Sunday, July 13, 2025

Back to living my dream once again…

 

After 12 long years, I’m back.

Back to the space where I once found joy in reading and occasionally writing — the very reason this blog came into being.
Never did I imagine that I would go twelve whole years without picking up a book, let alone writing a single line. But that’s how life unfolds sometimes. We get swept up in routines — managing home, juggling work, raising children — and somewhere along the way, we lose touch with the things that once made us feel alive. We forget our passions, push aside our dreams, and neglect what brings us happiness. Worst of all, we stop taking time for ourselves.

Looking back, I realize how often we use “life” as an excuse — a convenient justification we offer to others and to ourselves. But the truth is, if something truly matters to us, we can always make time.

So here I am — trying again.

So, what’s changed in these twelve years?

Quite a lot, actually. Life back then felt simpler, quieter — lighter somehow.

One big reason? There was no WhatsApp.

No constant pings. No endless forwards. No group chats demanding attention at all hours. Back then, silence wasn’t awkward — it was comforting. We had space to think, to feel, to simply be.

Today, we’re always “on,” always connected — yet somehow, more disconnected from ourselves than ever before.
Technology brought convenience, yes, but it also brought noise. And in all that noise, it became easy to lose touch with who we are and what really matters. But maybe it’s time to unplug, even if just a little.

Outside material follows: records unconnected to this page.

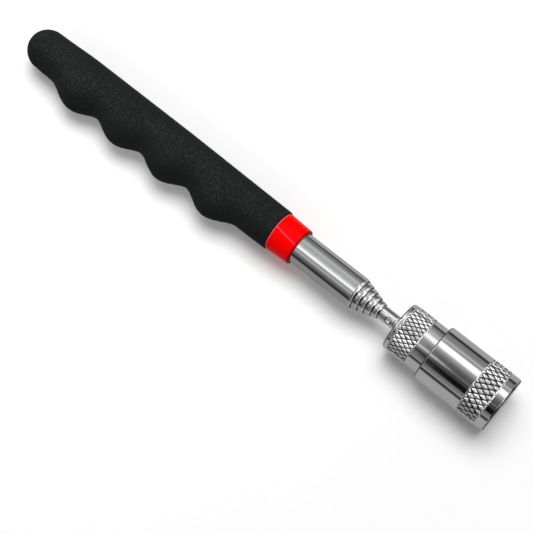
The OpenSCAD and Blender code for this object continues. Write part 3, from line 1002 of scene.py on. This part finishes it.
LIP_BANDS = [
    (-86, 0.05), (-76, 0.10), (-70, 0.02), (-14, 0.02), (-8, 0.6), (0, 1.2), (40, 1.2), (52, 0.45), (66, 0.2),
    (72, 0.03),
]
KNURL_BANDS = [
    (-90, 0.45), (-60, 0.42), (-42, 0.50), (-28, 1.1), (-10, 1.5), (25, 1.6), (33, 1.2), (40, 0.3), (47, 0.3),
    (53, 1.4), (64, 1.3), (72, 0.7), (90, 0.7),
]


def band_ramp(n, position, bands):
    """Grey levels at angles in degrees; 0 is overhead and positive angles lie towards +Y."""
    ramp = n.add("ShaderNodeValToRGB", {"Fac": position})
    elements = ramp.color_ramp.elements
    while len(elements) > 1:
        elements.remove(elements[0])
    for k, (angle, level) in enumerate(bands):
        at = (angle + SPAN / 2) / SPAN
        element = elements[0] if k == 0 else elements.new(at)
        element.position = at
        element.color = grey(level / 2)
    return ramp.outputs["Color"]


def studio(n):
    """Grey bands all round the axis, for what the chrome reflects.

    Which bands count depends on how far a direction leans along the axis: straight sides reflect
    directions that lean back a little, and drawn-in mouths, knurling and lips the others.
    """
    aim = n.parts(n.add("ShaderNodeTexCoord").outputs["Generated"])
    lean = aim["X"]
    angle = n.maths("DEGREES", n.maths("ARCTAN2", aim["Y"], aim["Z"]))
    position = n.maths("MULTIPLY_ADD", angle, 1 / SPAN, 0.5)
    turned = n.maths("SUBTRACT", position, n.fade(lean, *TUBE_BENDS, 0.0, TUBE_BEND / SPAN))
    slid = n.maths("SUBTRACT", position, n.fade(lean, *CONE_BENDS, CONE_BEND / SPAN, 0.0))
    over_tube = band_ramp(n, turned, TUBE_BANDS)
    over_knurl = band_ramp(n, position, KNURL_BANDS)
    streak = n.maths("MULTIPLY", band_ramp(n, position, STREAK_BANDS), n.fade(lean, *STREAK_FADES, 1.0, 0.0))

    def change(where, a, b):
        return n.blend(n.fade(lean, *where), a, b)

    mixed = n.blend(streak, band_ramp(n, position, BODY_BANDS), grey(0.36))
    mixed = change(CAP_TO_BODY, band_ramp(n, position, CAP_BANDS), mixed)
    mixed = change(NECK_TO_CAP, band_ramp(n, position, NECK_BANDS), mixed)
    mixed = change(TUBE_TO_NECK, over_tube, mixed)
    mixed = change(BODY_TO_CONE, mixed, band_ramp(n, slid, CONE_BANDS))
    mixed = change(CONE_TO_KNURL, mixed, over_knurl)
    mixed = change(KNURL_TO_LIP, mixed, band_ramp(n, position, LIP_BANDS))
    mixed = change(TUBE_TO_KNURL, mixed, over_knurl)
    mixed = n.scale(mixed, 2.0)
    mixed = change(LIP_TO_DARK, mixed, grey(0.03))
    return change(DARK_TO_TUBE, mixed, n.scale(over_tube, 1.8))


world = bpy.data.worlds.new("studio")
bpy.context.scene.world = world
world.use_nodes = True
world.cycles.sampling_method = "NONE"
n = Nodes(world.node_tree)
path = n.add("ShaderNodeLightPath").outputs
plain = n.blend(path["Is Glossy Ray"], grey(0.27), studio(n))
shown = n.maths("MAXIMUM", path["Is Camera Ray"], path["Is Transmission Ray"])
back = n.add("ShaderNodeBackground", {"Color": n.blend(shown, plain, grey(1.0))}, values={"Strength": 1.0})
n.add("ShaderNodeOutputWorld", {"Surface": back.outputs[0]})

# ---------------------------------------------------------------- lamps

LAMP_AWAY = 2.0
LAMP_SIZE = 1.46
LAMP_ZENITH = math.radians(20)


def hang(obj, target, toward, away):
    """Sets a lamp at a distance from the target, aimed at it and not seen in reflections."""
    obj.location = Vector(target) + toward * away
    obj.rotation_euler = toward.to_track_quat("Z", "Y").to_euler()
    obj.visible_glossy = False


def area_lamp(name, around, power):
    """Round area lamp aimed at the middle of the tool; around is 0 along +Y and grows towards +X."""
    data = bpy.data.lights.new(name, "AREA")
    data.shape = "DISK"
    data.size = LAMP_SIZE
    data.energy = power
    a = math.radians(around)
    flat = math.sin(LAMP_ZENITH)
    toward = Vector((flat * math.sin(a), flat * math.cos(a), math.cos(LAMP_ZENITH)))
    hang(link_object(name, data), (0, 0, 0), toward, LAMP_AWAY)


def fill_lamp():
    """Narrow soft lamp on the finger side, which opens up the grip's shadow."""
    data = bpy.data.lights.new("fill", "SPOT")
    data.energy = 16.0
    data.spot_size = math.radians(8.6)
    data.spot_blend = 0.5
    data.shadow_soft_size = 0.08
    hang(link_object("fill", data), place(47, 0, 0), Vector((-0.12, -0.70, 0.70)).normalized(), 1.0)


area_lamp("key", 0, 19.4)
area_lamp("second", -45, 15.9)
fill_lamp()

# ---------------------------------------------------------------- camera

FOCAL = 1200.0
FRAME = 533.0
SENSOR = 36.0
RISE = math.radians(14)
HEADING = math.radians(38.5)
LEAN = math.radians(12)
FRONT = Vector((69.14, 40.97, 352.21)) * MM


def make_camera():
    """Camera over the middle of the tool, leaning a little towards the finger side.

    RISE and HEADING turn the tool's axis in the picture, LEAN turns it about that axis, and FRONT is where
    the middle of its front face lies: to the right, down and ahead of the camera.
    """
    tool = Vector((math.cos(RISE) * math.cos(HEADING), math.cos(RISE) * math.sin(HEADING), -math.sin(RISE)))
    up0 = Vector((-math.sin(RISE) * math.cos(HEADING), -math.sin(RISE) * math.sin(HEADING), -math.cos(RISE)))
    side0 = Vector((math.sin(HEADING), -math.cos(HEADING), 0))
    up = up0 * math.cos(LEAN) + side0 * math.sin(LEAN)
    side = side0 * math.cos(LEAN) - up0 * math.sin(LEAN)
    right, down, ahead = (Vector((tool[k], side[k], up[k])) for k in range(3))
    where = Vector(place(TIP_X, 0, 0)) - Vector((FRONT.dot(tool), FRONT.dot(side), FRONT.dot(up)))
    turn = Matrix((right, -down, -ahead)).transposed()
    data = bpy.data.cameras.new("camera")
    data.sensor_fit = "HORIZONTAL"
    data.sensor_width = SENSOR
    data.lens = SENSOR * FOCAL / FRAME
    data.clip_start = 0.01
    data.clip_end = 50.0
    cam = link_object("camera", data)
    cam.matrix_world = Matrix.Translation(where) @ turn.to_4x4()
    bpy.context.scene.camera = cam


make_camera()

bpy.context.scene.view_settings.view_transform = "Standard"
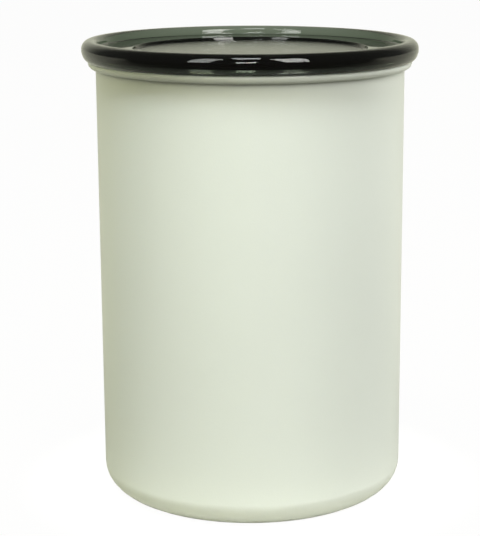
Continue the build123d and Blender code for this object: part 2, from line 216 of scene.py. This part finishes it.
def makeFloor():
    bpy.ops.object.select_all(action="DESELECT")
    bpy.ops.mesh.primitive_plane_add(size=stage["floorSize"])
    floor = bpy.context.object
    floor.name = "floor"
    material, tree, output = newMaterial("paleFloor")
    output.location = (600, 100)
    lit = addNode(tree, "ShaderNodeBsdfDiffuse", (-100, 100))
    place = addNode(tree, "ShaderNodeTexCoord", (-900, 700))
    distance = addNode(tree, "ShaderNodeVectorMath", (-700, 700), operation="LENGTH")
    tree.links.new(place.outputs["Object"], distance.inputs[0])
    far = addNode(tree, "ShaderNodeMapRange", (-500, 700), interpolation_type="SMOOTHSTEP")
    far.inputs["From Min"].default_value = stage["nearReach"]
    far.inputs["From Max"].default_value = stage["farReach"]
    tree.links.new(distance.outputs["Value"], far.inputs["Value"])
    ground = blend(tree, far.outputs["Result"], stage["floorNear"], stage["floorFar"], (-300, 700))
    tree.links.new(ground, lit.inputs["Color"])
    mirrored = addNode(tree, "ShaderNodeEmission", (-100, -50))
    share = backShare(tree, "Object", stage["floorMirrorFrom"], stage["floorMirrorTo"])
    shade = blend(tree, share, stage["mirrorFloor"], stage["mirrorBehind"], (-300, -50))
    tree.links.new(shade, mirrored.inputs["Color"])
    seen = addNode(tree, "ShaderNodeEmission", (-100, -200))
    seen.inputs["Color"].default_value = white
    seen.inputs["Strength"].default_value = stage["floorWhite"]
    whiteShare = 1 - stage["shadowShare"]
    mixed = sightMix(tree, lit.outputs[0], mirrored.outputs[0], seen.outputs[0], whiteShare)
    tree.links.new(mixed, output.inputs["Surface"])
    floor.data.materials.append(material)


def makeWorld():
    # White to the eye, and in light and reflections a pale room behind and a dim one in front
    world = bpy.data.worlds.new("studio")
    bpy.context.scene.world = world
    world.use_nodes = True
    tree = world.node_tree
    tree.nodes.clear()
    output = addNode(tree, "ShaderNodeOutputWorld", (600, 100))
    lit = addNode(tree, "ShaderNodeBackground", (-100, 100))
    share = backShare(tree, "Generated", stage["lightFrom"], stage["lightTo"])
    glow = blend(tree, share, stage["lightFront"], stage["lightBehind"], (-300, 100))
    tree.links.new(glow, lit.inputs["Color"])
    mirrored = addNode(tree, "ShaderNodeBackground", (-100, -50))
    share = backShare(tree, "Generated", stage["mirrorFrom"], stage["mirrorTo"])
    room = blend(tree, share, stage["mirrorFront"], stage["mirrorBehind"], (-300, -150))
    tree.links.new(room, mirrored.inputs["Color"])
    seen = addNode(tree, "ShaderNodeBackground", (-100, -200))
    seen.inputs["Color"].default_value = white
    mixed = sightMix(tree, lit.outputs[0], mirrored.outputs[0], seen.outputs[0], 1)
    tree.links.new(mixed, output.inputs["Surface"])


def makeLamps():
    target = (cadLow + cadHigh) / 2
    for name, lamp in lamps.items():
        turn, rise = radians(lamp["turn"]), radians(lamp["rise"])
        aim = Vector((sin(turn) * cos(rise), -cos(turn) * cos(rise), sin(rise)))
        data = bpy.data.lights.new(name, "AREA")
        data.shape = "RECTANGLE"
        data.size, data.size_y = lamp["size"]
        data.energy = lamp["watts"]
        data.color = lamp["color"]
        light = bpy.data.objects.new(name, data)
        light.location = target + aim * lamp["away"]
        light.rotation_euler = aim.to_track_quat("Z", "Y").to_euler()
        light.visible_glossy = lamp.get("mirrored", True)
        light.visible_diffuse = lamp.get("lights", True)
        bpy.context.scene.collection.objects.link(light)


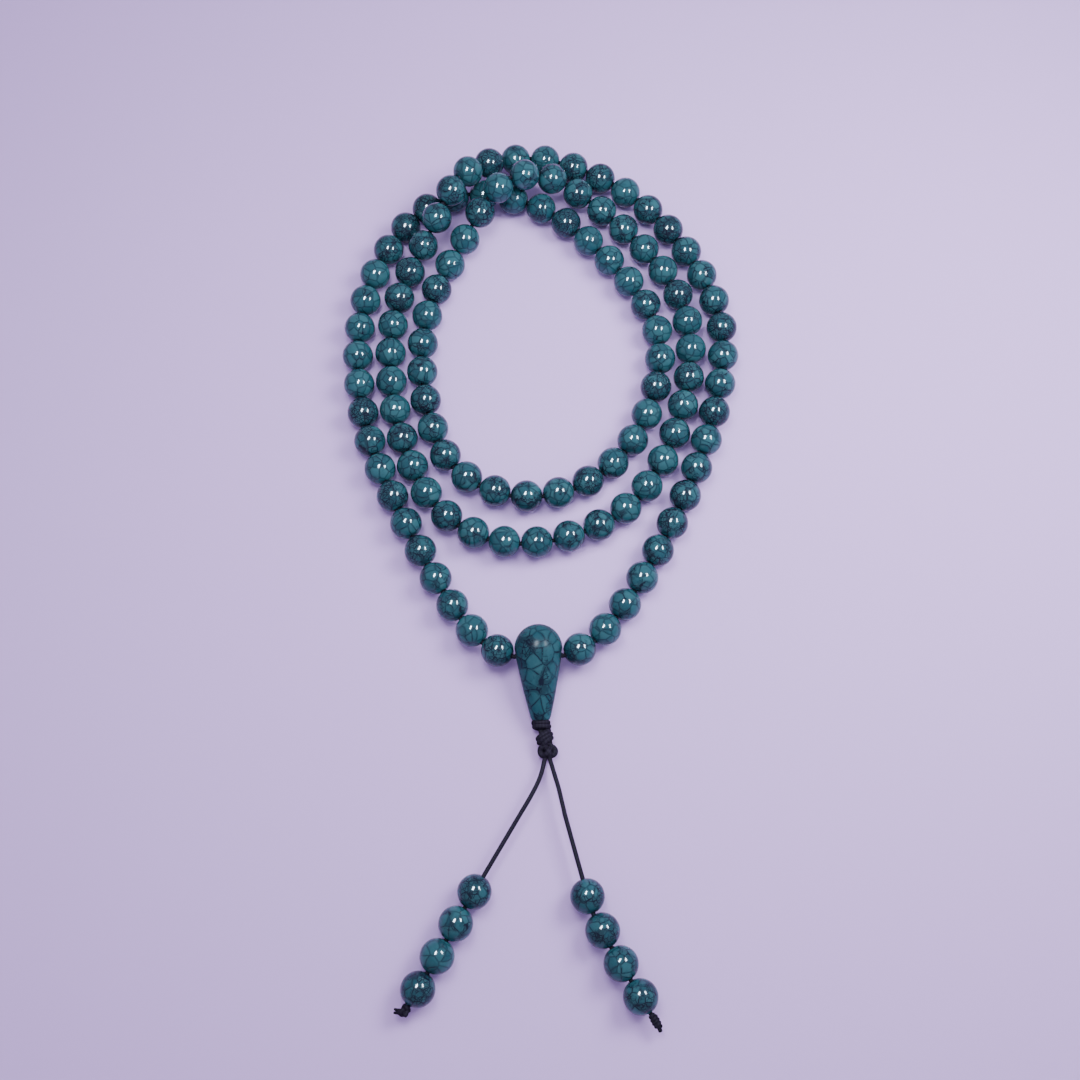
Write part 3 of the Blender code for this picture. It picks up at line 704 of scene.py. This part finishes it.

To go back — not in time, but in intention.

To reclaim the quiet, and with it, the parts of ourselves we left behind.

Nothing is truly impossible when the desire is real.
That’s what makes us human — our ability to hope, to strive, to begin again.
When we deeply want something, we don’t just wish for it — we try, we act, we persist.
Because at the heart of it, our efforts reflect our intent. And even the smallest step forward is proof that we haven’t given up.